Speaker: William H. Dick, MD, Scientech Club Historian
Introduced By: William Dick
Attendance: NESC: 95, Zoom: 38
Guest(s): Missy Dille, Fred Green, Randy Trowbridge
Scribe: William Dick
Editor: Carl Warner
View a recording of today’s Zoom presentation at:
Today's Program 012224
We know of the Silk Road. But where was it, exactly? And when did it begin and end? Bill Dick answered these questions and more, with many slides. There are at least two roads – northern and southern. No one usually traveled the whole road. There are many oases and many middlemen. Camels can only travel 30 miles in a day, and so there were Caravanserai or “motels” with oases along the route.
The Road began in 114 BC and ended in 1455 AD. It went from China to Rome, but much of it is in the Near East around Iran (Persia) and Afghanistan. It is about 4,000 to 5,000 miles long. As can be seen from the title, a great deal of trade was in silk from China, but many other goods were traded. The speaker gave a history of how silk is produced – it could be a talk all by itself. While silk is used mostly in clothing, it is also used in sutures, parachutes, etc. Paper was a valuable item traded on the Road, but the most important item was IDEAS. China also traded in porcelain, plants, and paper money.
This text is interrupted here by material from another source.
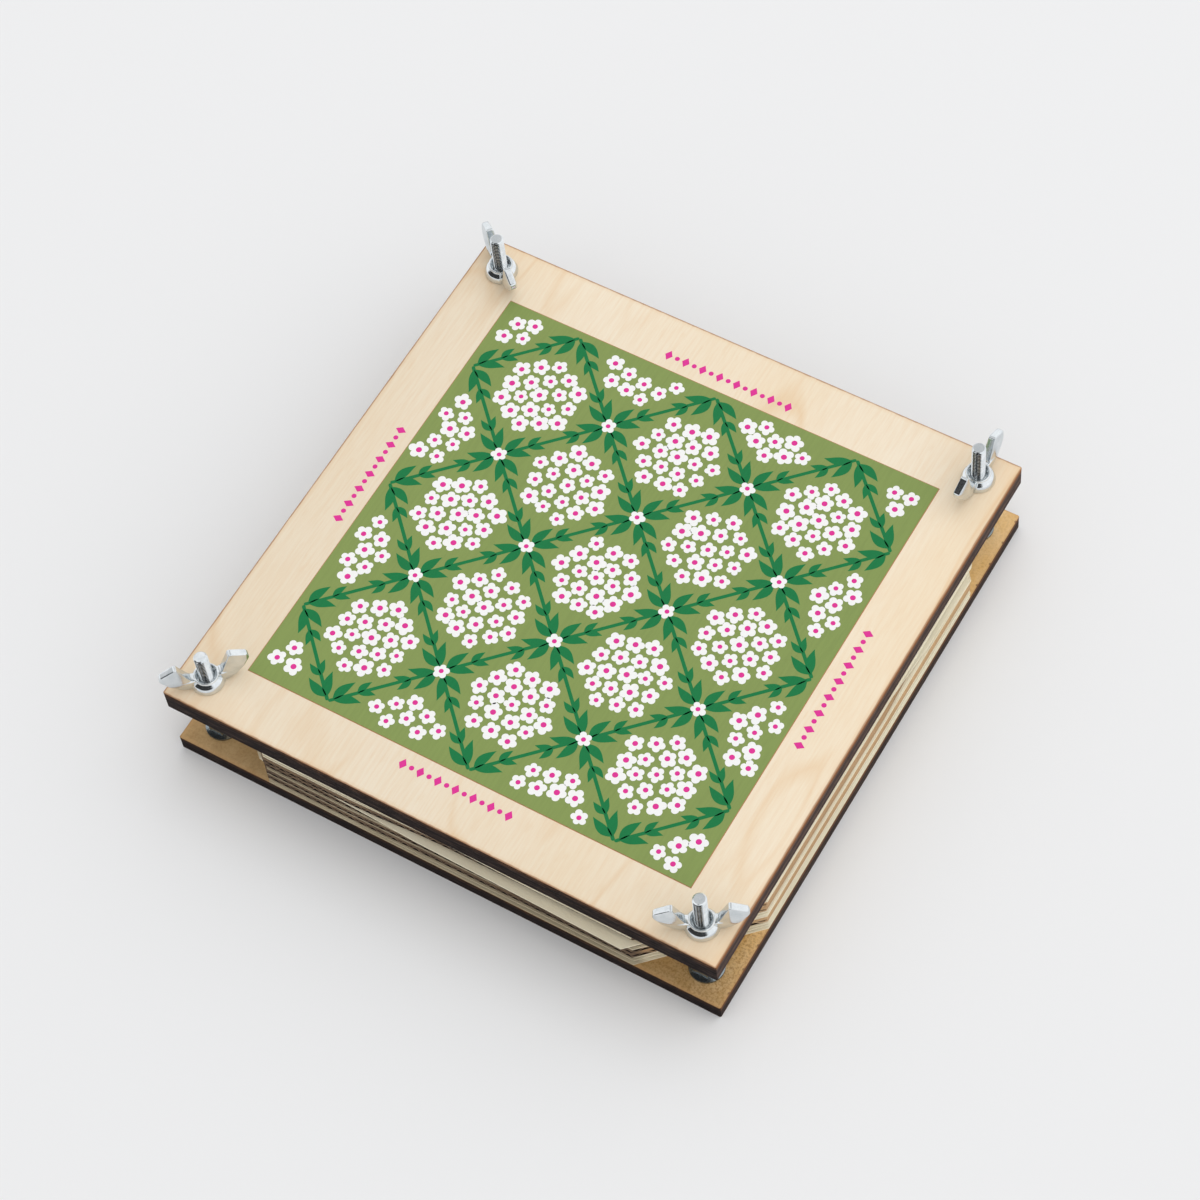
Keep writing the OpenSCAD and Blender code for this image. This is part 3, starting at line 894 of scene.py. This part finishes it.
# Underside of each card above the lower board: in the middle of the front and back, in the
# middle of the two sides, and at the cut corners on the left and on the right
CARD_FRONT = np.array([3.30, 7.20, 10.05, 14.20]) * MM
CARD_SIDE = np.array([3.90, 6.20, 9.80, 12.90]) * MM
CARD_LEFT_CORNER = np.array([2.05, 5.30, 9.15, 11.80]) * MM
CARD_RIGHT_CORNER = np.array([4.10, 6.60, 10.40, 13.00]) * MM
PACK_TOP = top_low[2] - base_high[2]
CORNER_DROP = 0.4 * MM
# Shares of the free height under, between and over the sheets of each group: a group rests on
# the card below it, and only the lowest and the topmost group are spread evenly
GAP_SHARES = {
    "bottom": (0.1, 1, 1, 1, 0.6), "lower": (0.1, 0.3, 1.2), "middle": (0.2, 0.5, 0.8),
    "upper": (0.05, 0.2, 3), "top": (0.5, 1, 1, 1, 0.4),
}

leaf_nodes = [n for n in BODY_OF if "_sheet_" in n or n.startswith("card_")]
leaf_nodes.sort(key=lambda n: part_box(n)[0][2])


def leaf_place(node):
    """Centre, turn, half side and half straight edge of a leaf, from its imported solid: the turn
    is the angle at which the solid's box is narrowest."""
    mesh = frame["nodes"][node].data
    co = np.zeros(len(mesh.vertices) * 3, np.float32)
    mesh.vertices.foreach_get("co", co)
    flat = np.unique(co.reshape(-1, 3)[:, :2].round(6), axis=0)
    turns = np.radians(np.linspace(-2, 2, 401))
    across = flat[:, :1] * np.cos(turns) + flat[:, 1:] * np.sin(turns)
    turn = turns[np.ptp(across, axis=0).argmin()]
    centre = (flat.max(0) + flat.min(0)) / 2
    c, s = math.cos(turn), math.sin(turn)
    own = (flat - centre) @ np.array([[c, -s], [s, c]])
    half = np.abs(own[:, 0]).max()
    straight = np.abs(own[own[:, 1] > half - 0.2 * MM, 0]).max()
    return centre, turn, half, straight


def cornerness(x, y):
    """0 in the middle of the pack and of its sides, 1 at the cut corners."""
    share = np.clip((np.abs(x) + np.abs(y) - 0.98 * HALF_SIDE) / (0.42 * HALF_SIDE), 0, 1)
    return share ** 2 * (3 - 2 * share)


def ripple(x, y, seed):
    """Gentle waves with a different phase for each leaf, about -1 to 1."""
    p = seed * 1.7
    return 0.5 * np.sin(x * 41 + p) * np.cos(y * 33 - 2.1 * p) + 0.5 * np.sin((x + y) * 23 + 3.3 * p)


def card_floor(g, x, y):
    """Height of the underside of card g, 0 to 3, and of the upper board's underside for g = 4."""
    c = cornerness(x, y)
    if g == 4:
        return PACK_TOP - CORNER_DROP * c
    if g < 0:
        return np.zeros_like(x) - CARD_T
    to_front = y ** 2 / (x ** 2 + y ** 2 + (10 * MM) ** 2)
    level = CARD_SIDE[g] + (CARD_FRONT[g] - CARD_SIDE[g]) * to_front
    corner = CARD_LEFT_CORNER[g] + (CARD_RIGHT_CORNER[g] - CARD_LEFT_CORNER[g]) * (x > 0)
    return level + (corner - level) * c + 0.12 * MM * ripple(x, y, g + 20)


def leaf_floor(k, x, y):
    """Height of the underside of leaf k, counted from the bottom. The sheets between two cards
    share the free height there, in gaps that swell and shrink along the edges."""
    name = leaf_nodes[k]
    if name.startswith("card_"):
        return card_floor(int(name[-1]) - 1, x, y)
    group, _, place = name.split("_")
    g = list(GAP_SHARES).index(group) - 1
    shares = GAP_SHARES[group]
    floor = card_floor(g, x, y) + CARD_T
    gaps = [share * (1 + 0.6 * ripple(x, y, 5.3 * g + i)) for i, share in enumerate(shares)]
    free = card_floor(g + 1, x, y) - floor - (len(shares) - 1) * PAPER_T
    mine = int(place)
    height = free * sum(gaps[:mine]) / sum(gaps)
    if name == "upper_sheet_2":
        lifted = np.clip((-x - 4 * MM) / (24 * MM), 0, 1) * 0.75
        height = height + (free - height) * lifted
    return floor + (mine - 1) * PAPER_T + height


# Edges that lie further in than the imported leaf: the side, the places along it and how far it
# lies in there, all in millimetres
DRAWN_IN = {
    "bottom_sheet_2": [("front", (0,), (0.3,))], "bottom_sheet_3": [("front", (0,), (0.8,))],
    "bottom_sheet_4": [("front", (0,), (1.3,))], "lower_sheet_1": [("front", (0,), (0.3,))],
    "lower_sheet_2": [("front", (0,), (0.9,))], "middle_sheet_1": [("front", (0,), (0.3,))],
    "middle_sheet_2": [("front", (0,), (0.9,))],
    "card_2": [("right", (0,), (1.2,))], "card_3": [("right", (8, 34), (0.3, 1.4))],
    "card_4": [("right", (0, 28), (0, 1.6)), ("front", (-20, 25), (0, 0.9))],
    "upper_sheet_1": [("right", (-70, -12, 2, 36), (0, 1.8, 1.8, 0)), ("front", (-30, -5), (0, 0.8))],
    "upper_sheet_2": [
        ("right", (-70, -12, 2, 36), (0, 1.8, 1.8, 0)), ("front", (-62, -54, -40, -8), (0, 1.2, 1.2, 0)),
    ],
}


def leaf_grid(node, columns, rows):
    """Places of a grid on a leaf, from its column and row shares: columns are straight lines
    along its flutes, cut short by the cut corners, so the reach in Y falls by as much as |x|
    passes the straight edge. An edge that is drawn in takes the leaf's half on its side along,
    less and less towards the middle."""
    centre, turn, half, straight = leaf_place(node)
    x = columns * half
    reach = half - np.clip(np.abs(x) - straight, 0, None)
    own_x = np.broadcast_to(x[None], (len(rows), len(x)))
    own_y = rows[:, None] * reach[None]
    for side, places, depths in DRAWN_IN.get(node, ()):
        if side == "front":
            own_y = own_y + np.interp(own_x / MM, places, depths) * MM * np.clip(-own_y / half, 0, 1) ** 4
        else:
            own_x = own_x - np.interp(own_y / MM, places, depths) * MM * np.clip(own_x / half, 0, 1) ** 4
    c, s = math.cos(turn), math.sin(turn)
    return centre[0] + own_x * c - own_y * s, centre[1] + own_x * s + own_y * c, own_x


def slab(x, y, low, high):
    """A closed slab between two height fields on one grid, with walls round its edge."""
    rows, columns = x.shape
    top = np.stack([x, y, high], -1).reshape(-1, 3)
    bottom = np.stack([x, y, low], -1).reshape(-1, 3)
    n = rows * columns
    quads = grid_quads(rows, columns)
    i = np.arange(n).reshape(rows, columns)
    rim = np.concatenate([i[0], i[1:, -1], i[-1, -2::-1], i[-2:0:-1, 0]])
    nxt = np.roll(rim, -1)
    wall = np.stack([rim, nxt, nxt + n, rim + n], 1)
    return np.concatenate([top, bottom]), np.concatenate([quads, (quads + n)[:, ::-1], wall])


def fold_columns(node):
    """Column shares of a leaf with a column on each end of the straight edge."""
    _, _, half, straight = leaf_place(node)
    inner = np.linspace(-straight, straight, 41)
    outer = np.linspace(straight, half, 9)[1:]
    return np.concatenate([-outer[::-1], inner, outer]) / half


def sheet_piece(node, k):
    """A blotting sheet that follows its warped floor, with a slightly uneven edge."""
    x, y, _ = leaf_grid(node, fold_columns(node), np.linspace(-1, 1, 49))
    low = base_high[2] + leaf_floor(k, x, y)
    return make_mesh("blotting_" + node, *joined([slab(x, y, low, low + PAPER_T)]), smooth_angle=30)


def card_piece(node, k):
    """A corrugated card: two facings and between them a wave, z = a sin(2 pi x / pitch). The number that
    marks its inside, where the material paints shade into the flutes, falls to 0 at the two closed sides."""
    x, y, own = leaf_grid(node, fold_columns(node), np.linspace(-1, 1, 49))
    low = base_high[2] + leaf_floor(k, x, y)
    facings = [slab(x, y, low, low + LINER_T), slab(x, y, low + CARD_T - LINER_T, low + CARD_T)]
    _, _, half, _ = leaf_place(node)
    # Share of painted shade inside the card, on the facings and on the wave
    facing_shade_share = np.clip((half - np.abs(own)) / (3 * MM), 0, 1).ravel()
    marks = [facing_shade_share, 0 * facing_shade_share, 0 * facing_shade_share, facing_shade_share]
    waves = int(2 * half / FLUTE_PITCH)
    cut = 0.45 * MM / half
    rows = np.concatenate([[-1], np.linspace(cut - 1, 1 - cut, 25), [1]])
    x, y, own = leaf_grid(node, np.linspace(-1, 1, waves * 14 + 1) * (1 - 0.2 * MM / half), rows)
    low = base_high[2] + leaf_floor(k, x, y)
    swing = (CARD_T - 2 * LINER_T - WAVE_T) / 2
    middle = low + CARD_T / 2 + swing * np.sin(2 * np.pi * own / FLUTE_PITCH)
    wave = slab(x, y, middle - WAVE_T / 2, middle + WAVE_T / 2)
    wave_shade_share = np.clip((half - np.abs(own)) / (3 * MM), 0, 1) * (np.abs(rows) < 1)[:, None]
    marks = np.concatenate([*marks, np.tile(wave_shade_share.ravel(), 2)])
    return make_mesh("corrugated_" + node, *joined(facings + [wave]), smooth_angle=40, inside=marks)


def paper(name, pale, shade, fibre, front_shade_colour, front_shade_top, flute_shade=None):
    """Soft unglazed paper or kraft board with fibres and faint clouds. Shade is painted on the front
    edges, mostly below a given height, and above it a band of painted shadow lies a little behind them,
    where the upper board shades the pack. A board's inside, which its mesh marks, is painted in a dark
    colour as the shade in its flutes."""
    made, finish = material(name)
    vector, _, y, z = finish.place()
    cloud = finish.noise(vector, 60, detail=3)
    fibres = finish.noise(vector, 1500, (1, 1, 3), detail=4, roughness=0.7)
    colour = finish.mix(cloud.ramp(0.35, 0.7) * 0.5, pale, shade)
    colour = finish.mix(fibres.ramp(0.5, 0.8) * fibre, colour, shade)
    # Painted shade: the front edges are darkened, and above the given height a band of painted shadow
    # lies a few millimetres behind the front edge
    upper = z.ramp(front_shade_top - 1 * MM, front_shade_top)
    front_shade = (y * -1).ramp(HALF_SIDE - 3.2 * MM, HALF_SIDE - 1.4 * MM) * (1 - upper * 0.92)
    behind = y + HALF_SIDE
    front_shade = front_shade.over(behind.ramp(0.0, 4.0 * MM) * (1 - behind.ramp(6 * MM, 10 * MM)) * upper * 0.8)
    colour = finish.mix(front_shade * (0.5 + cloud * 0.5), colour, front_shade_colour)
    # Painted shade: the marked inside of a card is darkened, as its flutes lie in shade
    if flute_shade:
        mark = finish.node("ShaderNodeAttribute", {"attribute_name": "inside"}, output="Fac")
        colour = finish.mix(mark.ramp(0.1, 0.7), colour, flute_shade)
    finish.surface(colour, 0.88, fibres, 0.03 * MM, specular=0.2)
    return made


# The sheets and cards get painted shade on their front edges, and the cards also inside their flutes
blotting = paper("blotting_paper", PAPER, PAPER_SHADE, 0.5, PAPER_FRONT_SHADE, 14.5 * MM)
kraft = paper("kraft_card", KRAFT, KRAFT_SHADE, 0.7, KRAFT_FRONT_SHADE, 30 * MM, FLUTE_PAINTED_SHADE)
for k, node in enumerate(leaf_nodes):
    if node.startswith("card_"):
        dress(card_piece(node, k), kraft, BODY_OF[node], "corrugated_card", node)
    else:
        dress(sheet_piece(node, k), blotting, BODY_OF[node], "blotting_paper", node)

# Floor, light and camera

FLOOR_HALF = 6
CAMERA_AZIMUTH = math.radians(37.483)
CAMERA_ELEVATION = math.radians(58.807)
CAMERA_ROLL = math.radians(-8.263)
CAMERA_DISTANCE = 933.57 * MM
CAMERA_LENS = 104.16
AIM = np.array([4.271 * MM, -5.222 * MM, top_high[2]])
KEY_POWER = 9.5
KEY_WIDTH, KEY_DEPTH, KEY_DISTANCE = 2.0, 1.6, 2.4

floor_finish, finish = material("floor")
finish.surface(FLOOR, 0.9, specular=0.0)
floor_mesh = bpy.data.meshes.new("floor")
floor_corners = [(x * FLOOR_HALF, y * FLOOR_HALF, 0) for x, y in square.tolist()]
floor_mesh.from_pydata(floor_corners, [], [(0, 1, 2, 3)])
floor_mesh.materials.append(floor_finish)
floor = linked("floor", floor_mesh)


def direction(azimuth, elevation):
    """Unit vector from the object towards an azimuth, counted from the front to the right."""
    flat = math.cos(elevation)
    return np.array([flat * math.sin(azimuth), -flat * math.cos(azimuth), math.sin(elevation)])


def looking(obj, place, aim, roll=0.0):
    """Puts a camera or a lamp at a place, looking at a point, turned about its own axis."""
    facing = (Vector(aim) - Vector(place)).to_track_quat("-Z", "Y").to_matrix().to_4x4()
    obj.matrix_world = Matrix.Translation(Vector(place)) @ facing @ Matrix.Rotation(roll, 4, "Z")


lens = bpy.data.cameras.new("camera")
lens.sensor_width, lens.lens, lens.clip_start = 36.0, CAMERA_LENS, 0.05
camera = linked("camera", lens)
to_camera = direction(CAMERA_AZIMUTH, CAMERA_ELEVATION)
looking(camera, AIM + to_camera * CAMERA_DISTANCE, AIM, CAMERA_ROLL)
bpy.context.scene.camera = camera

key_light = bpy.data.lights.new("key", "AREA")
key_light.shape, key_light.energy = "RECTANGLE", KEY_POWER
key_light.size, key_light.size_y = KEY_WIDTH, KEY_DEPTH
key = linked("key", key_light)
looking(key, direction(math.radians(170), math.radians(70)) * KEY_DISTANCE, (0, 0, 0))
key.visible_glossy = False

world = bpy.data.worlds.new("studio")
world.use_nodes = True
bpy.context.scene.world = world
sky = Finish(world.node_tree)
toward = sky.node("ShaderNodeTexCoord", output="Generated")


def nearness(azimuth, elevation):
    """Cosine of the angle between a ray and a fixed direction, given in degrees."""
    way = direction(math.radians(azimuth), math.radians(elevation))
    inputs = {0: toward, 1: tuple(way)}
    return sky.node("ShaderNodeVectorMath", {"operation": "DOT_PRODUCT"}, inputs, output="Value")


# Soft light, stronger from the right. Metal mirrors white instead, with two dark parts and a
# grey one, as a room has them.
soft_light = 0.79 + nearness(110, 20) * 0.42
dark_part = nearness(8, 54).ramp(0.845, 0.885).over(nearness(-52, 44).ramp(0.885, 0.925))
grey_part = nearness(208, 58).ramp(0.981, 0.986)
mirrored = 1.16 - dark_part * 1.12 - grey_part * 0.46
gloss = sky.node("ShaderNodeLightPath", output="Is Glossy Ray")
strength = soft_light + (mirrored - soft_light) * gloss
tint = (0.985, 0.99, 1.0, 1.0)
background = sky.node("ShaderNodeBackground", inputs={"Color": tint, "Strength": strength})
sky.node("ShaderNodeOutputWorld", inputs={"Surface": background})

bpy.context.scene.view_settings.view_transform = "Standard"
Much of the payment was in barter, but some was in coins – gold and silver.
Diplomatic missions were done on the Road, as was the exchange of information on religions. Judaism, Christianity, Islam, and Greek philosophy were discussed. Zoroastrianism preceded other religions, possibly even Judaism. It was a monotheistic religion with a messiah, concepts of heaven and hell, angels, demons, and life after death. Zoroaster was a Persian prophet in 1500 BC. Silks came from China, (and India today). Cotton, textiles, and medical texts came from Egypt. Figs are from Syria; plums, and grapes from Shiraz (Persia); the concept of zero from India, pepper from India, and spices from Indonesia. Baghdad and Samarkand were intellectual centers.
Marco Polo was an adventurer of the Silk Road. He spent 24 years in China, largely in service to the Kublai Khan. One of his duties was to deliver a Mongol princess to Persia. Polo and his family were wealthy traders from Venice. His father and uncle had been to China before, and they took Marco with them when they returned. His book, Travels of Marco Polo, was a huge success. Most of it is judged to be true.
Bill Dick is big on dates and his many talks center on dates. The key dates are 732 AD, 1066, 1492, 1497, 1776, 1825, 1883 and 1925 AD. The end of the Silk Road occurred in 1455 AD, with the Ottoman takeover of Greece. Later, to travel to the east, one had to go by water. First in 1492 with Columbus, and then in 1497 with Vasco de Gama, Portugal had begun the Age of Discovery.
Adam Smith, author in 1776 of “The Wealth of Nations”, stated that those voyages, one to the east, and the other to the west, were the two most important happenings in human history. He didn’t live long enough to be here for the discovery of DNA Double Helix and the Human Genome, or the cellphone/smartphone (judged by some experts to be the most important invention in human history).
Some of Bill Dick’s slides were taken from the Silk Road journey of Oscar Lehner and Ursula Forster.